Nasser foi relações-públicas do empreiteiro André Cateyson, para quem teria intermediado favores junto a Juscelino Kubitschek, então governador de Minas Gerais. Numa época de crise na produção de ferro, conseguiu "diversas vezes", segundo uma testemunha, que JK liberasse minério da estatal Belgo-Mineira para as obras do empreiteiro. Nos arquivos do jornalista, foi encontrando comprovantes de que o construtor bancou, em agradecimento, uma reforma num de seus imóveis. Daí para a frente, tomou gosto pela atividade de lobista e pela intriga política, o que lhe permitiu usar seus artigos como moeda de troca em negociatas, graças às quais ganhou até fazendas de presente.
Em 1963, David Nasser foi agredido pelo então deputado federal Leonel Brizola no Aeroporto do Galeão. O que motivou a agressão foi um artigo escrito por Nasser na revista "O Cruzeiro" com pesadas ofensas ao ex-governador gaúcho e fluminense.
Suas melhores conexões eram com a direita. Ele foi ativo conspirador do golpe militar de 1964, por exemplo apoiou a ditadura militar no Brasil (1964-1985) e teve amigos influentes nos seus diversos governos.
Deixou a revista "O Cruzeiro" em 1975, quando esta já estava em decadência. Dizia que sofria pressões para seguir pautas dadas pela direção da revista. Seu pedido de demissão foi noticia de repercussão nacional. Escreveu uma carta aberta intitulada "Por que deixei o velho barco" na qual atacava João Calmon, o diretor dos Diários Associados.
Em fevereiro de 1976 foi trabalhar na revista Manchete, que tinha o mesmo estilo da "O Cruzeiro", seguindo um convite de Arnaldo Niskier. Lá continuou a escrever artigos atacando João Calmon, seu antigo chefe. Recorria aos amigos influentes no governo da Ditadura Militar pedindo para acelerar os processos judiciários civis que abriu contra seus antigos empregadores.
Morou no bairro da Aldeia Campista no Rio de Janeiro.

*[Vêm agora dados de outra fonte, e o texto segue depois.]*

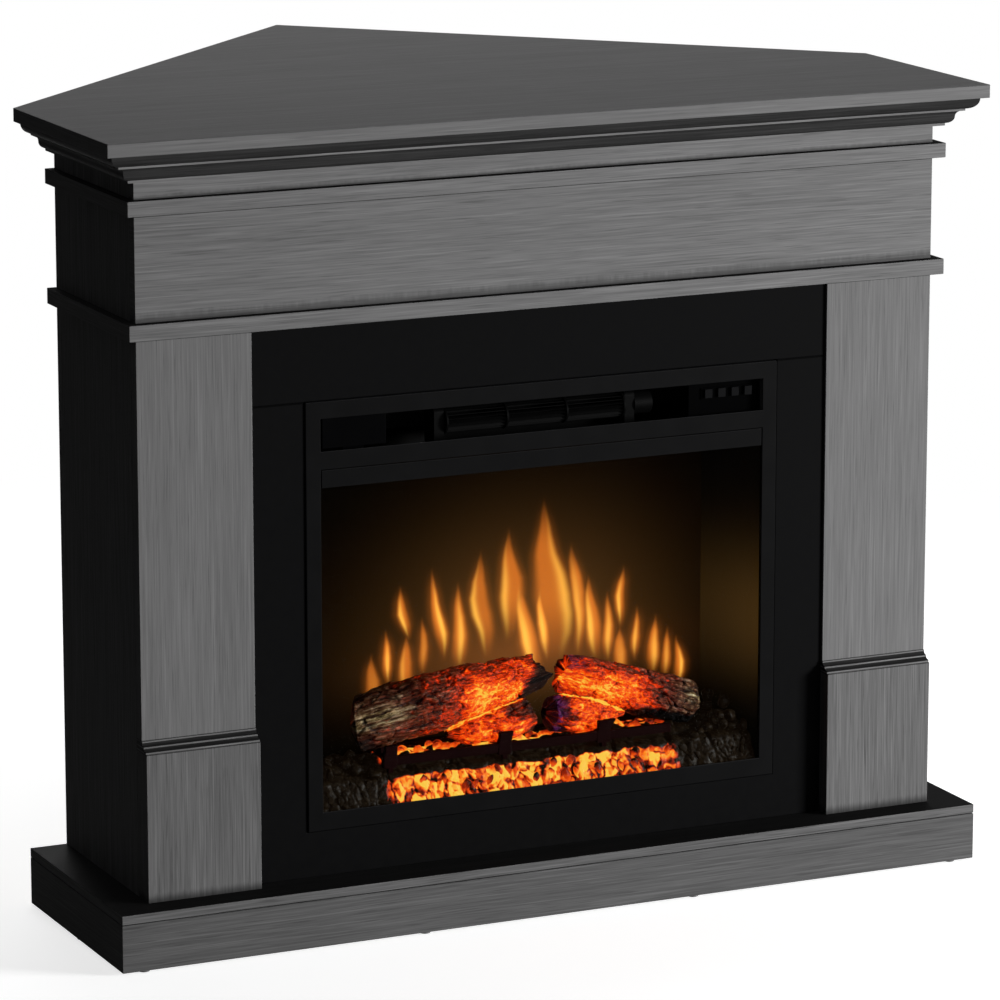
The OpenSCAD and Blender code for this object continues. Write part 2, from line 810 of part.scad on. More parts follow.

Muito rico, Morreu em 10 de dezembro de 1980 - doente de diabetes e câncer no pâncreas. Mas a menina de seus olhos, no final da vida, foi mesmo a chamada Scuderie Le Cocq – o Esquadrão da Morte formado por policiais civis cariocas que eliminava bandidos nos anos 60 e 70. Mais do que defensor inflamado, trouxe os "jagunços", como dizia, para dentro de casa. Gostava de passear de carro com essa corja e apontar criminosos que gostaria de ver "apagados". Ele até se oferecia para tomar parte de batidas – o que nunca lhe foi permitido. Quando Nasser morreu, em 1980, aos 63 anos, a bandeira do grupo cobriu seu caixão.